Provided records ::
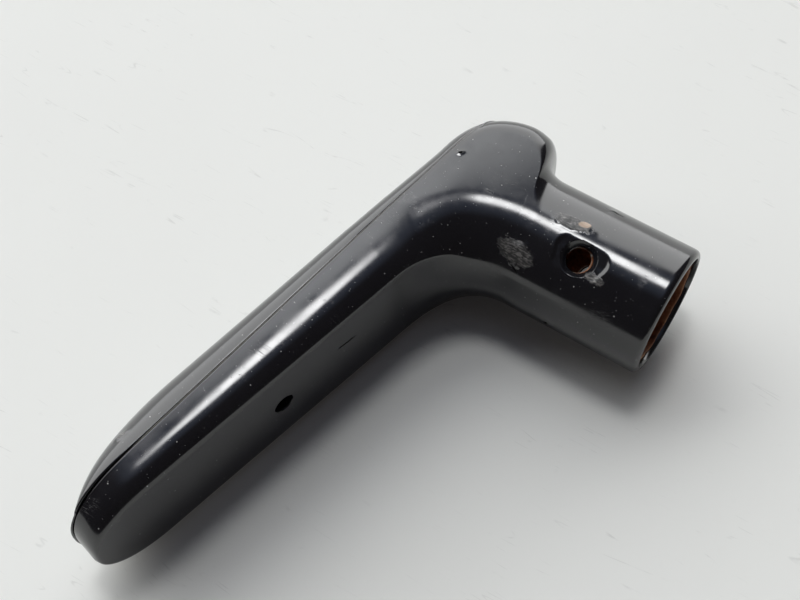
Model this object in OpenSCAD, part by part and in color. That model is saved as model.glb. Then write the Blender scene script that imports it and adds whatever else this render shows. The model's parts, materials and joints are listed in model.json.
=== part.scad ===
// Angled pull handle: a moulded grip with a socket arm, lined with a steel
// sleeve and stiffened by a steel bar.
// Millimetres. Origin: centre of the sleeve's open end. +X points out of the
// socket along its axis, the grip hangs toward -Y, and +Z is square to the
// plane of the L, so the handle lies on its side at z = -arm_d / 2.

/* [Socket arm] */
// Outside diameter of the socket arm
arm_d = 26; // [25:0.5:30]
// Distance from the sleeve's open end back to the finger face of the grip
arm_reach = 37; // [35:0.5:45]
// Rounding of the arm's outer rim at the mouth
rim_round = 1.2; // [0.4:0.1:1.3]
// Radius of the inner corner between the arm and the finger face
crotch_r = 16; // [10:0.5:18]
// Radius of the small neck between the arm and the heel
neck_r = 5; // [3:0.5:6]

/* [Grip] */
// Lean of the grip away from square to the socket
lean = 14; // [5:1:20]
// Length of the grip from the socket's axis to the tip
grip_len = 98; // [94:1:120]
// Overhang of the heel past the socket's axis
heel_len = 19; // [17:0.5:20]
// Height of the grip's section at the socket
head_h = 28.5; // [27:0.5:32]
// Height of the grip's section at the tip
tip_h = 26; // [23:0.5:28]
// Depth from the finger face to the seam, at the socket
head_seam = 12; // [11.5:0.5:14]
// Depth from the finger face to the seam, at the tip
tip_seam = 6; // [6:0.5:11]
// Rise of the domed back behind the seam, at the socket
head_dome = 4.8; // [4.6:0.1:7]
// Rise of the domed back behind the seam, near the tip
tip_dome = 10; // [6:0.5:11]
// Radius of the shoulders beside the finger face
shoulder_r = 3; // [2:0.5:4]

/* [Sleeve and bar] */
// Bore of the steel sleeve
sleeve_bore = 19.05; // [18.5:0.05:19.2]
// Wall of the sleeve
sleeve_wall = 1; // [0.8:0.1:1]
// Length of the sleeve
sleeve_len = 38; // [36:0.5:38]
// Width of the notch in the sleeve's mouth
notch_w = 6; // [4:0.5:7]
// Length of the notch in the sleeve's mouth
notch_len = 8; // [4:0.5:10]
// Width of the stiffening bar
bar_w = 12; // [10:0.5:12]
// Thickness of the stiffening bar
bar_t = 3; // [2:0.5:3]
// Reach of the bar down the grip
bar_reach = 82; // [70:1:84]

/* [Holes] */
// Diameter of the cross hole for a retaining pin
pin_d = 5; // [4:0.1:6]
// Diameter of the countersink round the cross hole
sink_d = 7; // [6.5:0.1:8]
// Distance of the cross hole behind the sleeve's open end
pin_x = 17; // [15:0.5:24]
// Turn of the cross hole about the socket's axis, toward the fingers
pin_turn = 22; // [0:1:40]
// Diameter of the small hole in the finger face
face_hole_d = 4.2; // [3:0.1:5]
// Distance of the small hole from the socket's axis
face_hole_y = 55; // [50:1:65]

/* [Hidden] */

cut = 0.5;                          // how far cutters run past a face
slide_gap = 0.05;                   // clearance of a sliding fit, per side
arm_r = arm_d / 2;
elbow_inset = 0.25;                 // elbows start this far under the arm
seam_set = 0.1;                     // seam sits behind the widest line
sleeve_r = sleeve_bore / 2 + sleeve_wall;
seat_r = sleeve_r + slide_gap;      // bore of the moulding round the sleeve
rim_lead = 0.8;                     // moulded rim, past the sleeve's open end
arm_l = arm_reach + 8 + rim_lead;   // arm, with its end inside the grip
flare_r = arm_r - rim_round - 0.3;  // widened lead-in at the mouth
flare_len = 2;
film_t = 0.2;                       // thickness of the cement film
plate_t = 2.5;
pad_x = -sleeve_len - plate_t;      // front face of the bar's riveted pad
sink_fall = 0.4;                    // drop of the round arm beside the sink
dimple_t = 0.6;                     // flat dimple in the bar, under the small hole
dimple_over = 0.8;
rivet_d = 4;
rivet_head_d = 7;
rivet_head_t = 1.4;
rivet_cone_d = 6;                   // flush front head, sunk in the plate
rivet_cone_t = 1;
rivet_y = 4.5;                      // rivets, either side of the axis
pad_y = 7.5;                        // half length of the bar's riveted pad
crank_y = 19;                       // where the bar's crank meets the seam
face_r = 3.5;                       // rounding where the face meets the tip
shoulder_turn = 62;                 // angle at which the shoulder meets the side
tip_r = 16;                         // length of the rounded tip, side view
tip_back_r = 30;                    // length over which the back falls away
heel_r = 13;                        // length of the rounded heel
peg_d = 3;
peg_len = 4;
peg_spots = [[14, 0], [-30, 9], [-30, -9], [-88, 0]];
hollow_w = 14;
hollow_t = 2.4;

// Depth of the seam below the finger face, at y along the grip
function seam_x(y) = -head_seam + (tip_seam - head_seam) * y / grip_len;
// Straight taper of the section's half height
function taper_h(y) = (head_h + (tip_h - head_h) * max(0, -y) / grip_len) / 2;
// Fraction left of a size, at t from an end that is rounded over length r
function fall(t, r, n) = t >= r ? 1 : pow(1 - pow((r - t) / r, n), 1 / n);
// Point of the grip's own plan, carried into the part's frame
function at_grip(p) = [-arm_reach + p[0] * cos(lean) + p[1] * sin(lean),
                       -p[0] * sin(lean) + p[1] * cos(lean)];

// Rise of the back at y, before its fall toward either end
function dome(y) = head_dome + (tip_dome - head_dome) * max(0, -y) / grip_len;

// Upper half of the D section: a shoulder arc, a wide arc that reaches full
// height at the seam, and the domed back
function upper_half(h, face, rise, y) =
    let (deep = face - seam_x(y),
         r1 = min(shoulder_r, deep * 0.8),
         r2 = (deep - r1 * (1 - cos(shoulder_turn))) / cos(shoulder_turn),
         drop = r1 * sin(shoulder_turn) + r2 * (1 - sin(shoulder_turn)),
         k = min(1, 0.95 * h / drop),
         foot = h - k * drop)
    concat([for (a = [0, 22, 44, shoulder_turn])
                [face - r1 * (1 - cos(a)), foot + k * r1 * sin(a)]],
           [for (a = [69, 76, 83])
                [seam_x(y) + r2 * cos(a), h - k * r2 * (1 - sin(a))]],
           [for (a = [0:10:90]) [seam_x(y) - rise * sin(a), h * cos(a)]]);
function section(h, face, rise, y) =
    let (up = upper_half(h, face, rise, y))
    concat(up, [for (i = [len(up) - 2:-1:0]) [up[i][0], -up[i][1]]]);

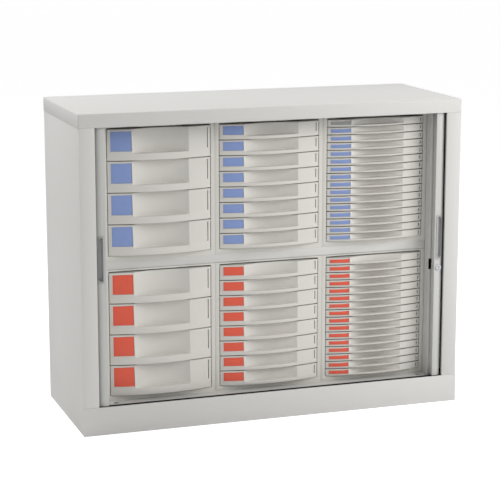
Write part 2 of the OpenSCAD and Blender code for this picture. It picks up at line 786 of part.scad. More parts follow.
// A drawer stands with its slot's floor at height 0 and the middle of its front at X 0
module drawer(count, lip_h, bow, scoop, card_h, card_top, card_colour) {
    pitch = zone_h / count;
    low_z = front_gap / 2;
    high_z = pitch - front_gap / 2;
    half_w = front_w / 2;
    floor_z = runner_t + running_gap;
    tray_top_z = pitch - tray_head;
    scoop_r = arc_radius(scoop_w, scoop);
    lip_r = arc_radius(lip_w, bow);
    card_low_z = high_z - card_top - card_h;
    color(PLASTIC) translate([0, fronts_y, 0]) difference() {
        union() {
            slab([-half_w, 0, low_z], [half_w, front_t, high_z]);
            slab([-half_w, front_t - JOIN, floor_z], [half_w, drawer_len, tray_top_z]);
            // Bowed lip
            intersection() {
                translate([lip_x, lip_r - bow, low_z]) cylinder(r = lip_r, h = lip_h - low_z, $fn = 128);
                slab([-half_w, -bow - CUT, 0], [half_w, JOIN, pitch]);
            }
        }
        // Scoop for the fingers that pull the lip of the drawer above
        translate([scoop_x, scoop - scoop_r, lip_h]) cylinder(r = scoop_r, h = pitch, $fn = 128);
        // Inside of the tray
        slab([tray_wall - half_w, front_t, floor_z + tray_wall],
             [half_w - tray_wall, drawer_len - tray_wall, pitch + CUT]);
        // Hollows behind the flat ends of the front
        slab([tray_wall - half_w, front_wall, floor_z + tray_wall],
             [scoop_x - scoop_w / 2 - front_wall, front_t + CUT, pitch + CUT]);
        slab([scoop_x + scoop_w / 2 + front_wall, front_wall, floor_z + tray_wall],
             [half_w - tray_wall, front_t + CUT, pitch + CUT]);
        // Recess for the label card
        slab([card_x - half_w - card_play, -CUT, card_low_z - card_play],
             [card_x - half_w + card_w + card_play, card_recess, card_low_z + card_h + card_play]);
        // Upright groove beside the far end
        slab([half_w - groove_x - groove_w, -CUT, card_low_z],
             [half_w - groove_x, groove_t, card_low_z + card_h]);
    }
    color(card_colour) translate([card_x - half_w, fronts_y + card_recess - card_t - seat_gap, card_low_z])
        cube([card_w, card_t, card_h]);
}

// Place of a slot, counted from the top of its housing
module slot_place(column, row, count, i) {
    translate([column * (housing_w + unit_play), 0,
               HOUSING_Z[row] + housing_floor + (count - 1 - i) * zone_h / count]) children();
}

module tall_drawer(row, i) {
    slot_place(COLUMNS[0], row, tall_count, i)
        drawer(tall_count, tall_lip_h, tall_bow, tall_scoop, tall_card_h, tall_card_top, CARD_COLOURS[row]);
}

module medium_drawer(row, i) {
    slot_place(COLUMNS[1], row, medium_count, i)
        drawer(medium_count, medium_lip_h, medium_bow, medium_scoop, medium_card_h, medium_card_top,
               CARD_COLOURS[row]);
}

// Two thin drawers, one above the other
module thin_drawers(row, pair) {
    for (i = [2 * pair, 2 * pair + 1]) {
        blank = row == 1 && i == 0;
        slot_place(COLUMNS[2], row, thin_count, i)
            drawer(thin_count, thin_lip_h, thin_bow, thin_scoop, thin_card_h, thin_card_top,
                   blank ? BLANK_CARD : CARD_COLOURS[row]);
    }
}

top_panel();
mirror([1, 0, 0]) side_panel();  // left_side_panel
side_panel();  // right_side_panel
back_panel();
base_and_plinth();
centre_shelf();
pocket_liners_and_shelf_clips();
levelling_feet();
shutter_tracks();
housings(COLUMNS[0], tall_count);  // tall_drawer_housings
housings(COLUMNS[1], medium_count);  // medium_drawer_housings
housings(COLUMNS[2], thin_count);  // thin_drawer_housings
mirror([1, 0, 0]) curtain();  // left_curtain
curtain();  // right_curtain
left_lead_bar();
right_lead_bar();
mirror([1, 0, 0]) handle();  // left_handle
handle();  // right_handle
lock_barrel();
lock_bolt();
for (row = ROWS) {
    for (i = [0:tall_count - 1])
        tall_drawer(row, i);
    for (i = [0:medium_count - 1])
        medium_drawer(row, i);
    for (i = [0:thin_count / 2 - 1])
        thin_drawers(row, i);
}
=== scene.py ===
"""Looks of the small parts drawer cabinet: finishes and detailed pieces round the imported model.

Places are in metres in the model's own frame: X along the front, Y from the front to the back and Z
up, with the origin on the floor in the middle. Sizes of the cabinet's pieces are given in millimetres
and turned into metres with MM.
"""

import logging
import math
from dataclasses import dataclass
from enum import Enum
from typing import Callable, Iterable, Optional, Union

import bpy
from mathutils import Matrix, Vector


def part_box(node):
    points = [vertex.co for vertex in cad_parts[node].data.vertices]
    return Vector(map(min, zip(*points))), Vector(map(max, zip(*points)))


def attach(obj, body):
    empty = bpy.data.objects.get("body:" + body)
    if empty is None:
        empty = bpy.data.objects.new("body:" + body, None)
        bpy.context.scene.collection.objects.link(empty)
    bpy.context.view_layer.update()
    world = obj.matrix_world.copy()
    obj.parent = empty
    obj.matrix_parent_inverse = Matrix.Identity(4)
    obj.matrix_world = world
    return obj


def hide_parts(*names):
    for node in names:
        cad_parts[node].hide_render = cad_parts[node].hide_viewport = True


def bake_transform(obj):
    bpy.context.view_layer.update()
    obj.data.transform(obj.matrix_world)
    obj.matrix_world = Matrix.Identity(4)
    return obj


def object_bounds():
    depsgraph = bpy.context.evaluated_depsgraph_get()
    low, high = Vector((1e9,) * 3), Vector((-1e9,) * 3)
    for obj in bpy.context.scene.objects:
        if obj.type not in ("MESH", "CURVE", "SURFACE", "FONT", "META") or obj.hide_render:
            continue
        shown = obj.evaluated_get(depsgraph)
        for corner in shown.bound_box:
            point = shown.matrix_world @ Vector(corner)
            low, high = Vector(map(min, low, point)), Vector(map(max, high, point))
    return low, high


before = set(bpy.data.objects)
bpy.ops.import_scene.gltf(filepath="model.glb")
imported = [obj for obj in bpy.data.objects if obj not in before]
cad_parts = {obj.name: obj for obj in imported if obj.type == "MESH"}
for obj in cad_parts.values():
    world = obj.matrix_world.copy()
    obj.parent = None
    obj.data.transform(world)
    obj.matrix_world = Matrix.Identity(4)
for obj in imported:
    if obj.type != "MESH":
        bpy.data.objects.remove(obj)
CAD_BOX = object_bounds()

LOG = logging.getLogger("cabinet")
MM = 0.001
# Distance under which two points of a mesh are one point
WELD = MM / 100
# Least share of a face's normal along an axis for the face to look that way
FACING = 0.9

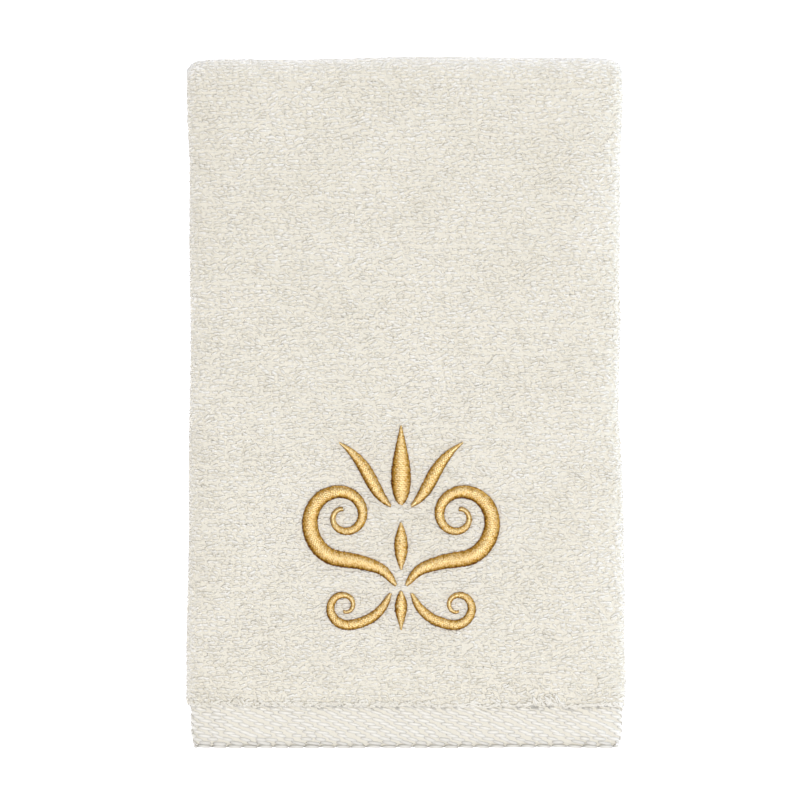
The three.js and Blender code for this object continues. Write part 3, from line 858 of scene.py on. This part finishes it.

The request :: Give again, word for word, only the lines running from the line with "top_panel();" through the line with "bpy.context.scene.collection.objects.link(empty)"; include both of those lines.

Answer to this exercise ::
top_panel();
mirror([1, 0, 0]) side_panel();  // left_side_panel
side_panel();  // right_side_panel
back_panel();
base_and_plinth();
centre_shelf();
pocket_liners_and_shelf_clips();
levelling_feet();
shutter_tracks();
housings(COLUMNS[0], tall_count);  // tall_drawer_housings
housings(COLUMNS[1], medium_count);  // medium_drawer_housings
housings(COLUMNS[2], thin_count);  // thin_drawer_housings
mirror([1, 0, 0]) curtain();  // left_curtain
curtain();  // right_curtain
left_lead_bar();
right_lead_bar();
mirror([1, 0, 0]) handle();  // left_handle
handle();  // right_handle
lock_barrel();
lock_bolt();
for (row = ROWS) {
    for (i = [0:tall_count - 1])
        tall_drawer(row, i);
    for (i = [0:medium_count - 1])
        medium_drawer(row, i);
    for (i = [0:thin_count / 2 - 1])
        thin_drawers(row, i);
}
=== scene.py ===
"""Looks of the small parts drawer cabinet: finishes and detailed pieces round the imported model.

Places are in metres in the model's own frame: X along the front, Y from the front to the back and Z
up, with the origin on the floor in the middle. Sizes of the cabinet's pieces are given in millimetres
and turned into metres with MM.
"""

import logging
import math
from dataclasses import dataclass
from enum import Enum
from typing import Callable, Iterable, Optional, Union

import bpy
from mathutils import Matrix, Vector


def part_box(node):
    points = [vertex.co for vertex in cad_parts[node].data.vertices]
    return Vector(map(min, zip(*points))), Vector(map(max, zip(*points)))


def attach(obj, body):
    empty = bpy.data.objects.get("body:" + body)
    if empty is None:
        empty = bpy.data.objects.new("body:" + body, None)
        bpy.context.scene.collection.objects.link(empty)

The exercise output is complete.